To help get past the media cover-up, Gowdy will cultivate his own allies in the press carefully. His training and experience as a federal investigator and prosecutor will compel him to try keep the committee’s findings and deliberations confidential during the investigation, but he may as well resign himself today that confidentiality will be breached, even by people divulging classified information. There will have to be a campaign to counter leaks and defend the investigation’s credibility. He will have to do everything he can to prevent classified information from being leaked. The other half of that is he will also have to resist the Obama gang’s effort to classify information that should be readily made public.

There will be demands that key witnesses — such as Hillary Clinton — be questioned prematurely to “clear the air.” But Gowdy can’t agree to that. He has to be prepared for thorough depositions and that means getting the paper trail first and organizing the questioning before the depositions. He’ll only get one chance to question people such as Clinton, Obama, Petraeus and Panetta. Without the right preparation, those opportunities will be wasted.

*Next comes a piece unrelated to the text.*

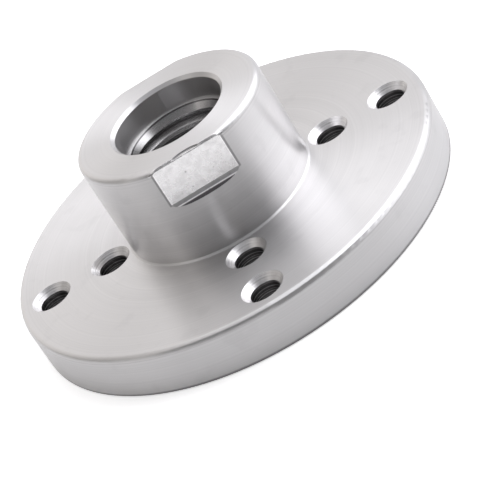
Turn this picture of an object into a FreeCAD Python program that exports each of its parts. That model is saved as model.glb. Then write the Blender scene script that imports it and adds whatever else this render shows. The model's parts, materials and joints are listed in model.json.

Gowdy’s investigation will have to be a cross between the 9-11 Commission’s work and that of a U.S. Attorney in New York investigating a mafia family. The terrorist attacks on the Benghazi missions will have to be examined closely to determine the questions left unanswered by the Senate Select Committee on Intelligence’s January report, such as what the CIA was doing in Benghazi and whether its actions were legal.

The Obama mob will conduct itself as would the Gambinos or the Profacis, with one difference. There will be recordings of conversations among the administration’s principals and lesser-ranking staff. All of those recordings have to be obtained and listened to carefully.

Gowdy will have a long, hard slog to get to the truth. The sooner it begins, the sooner we’ll have the facts.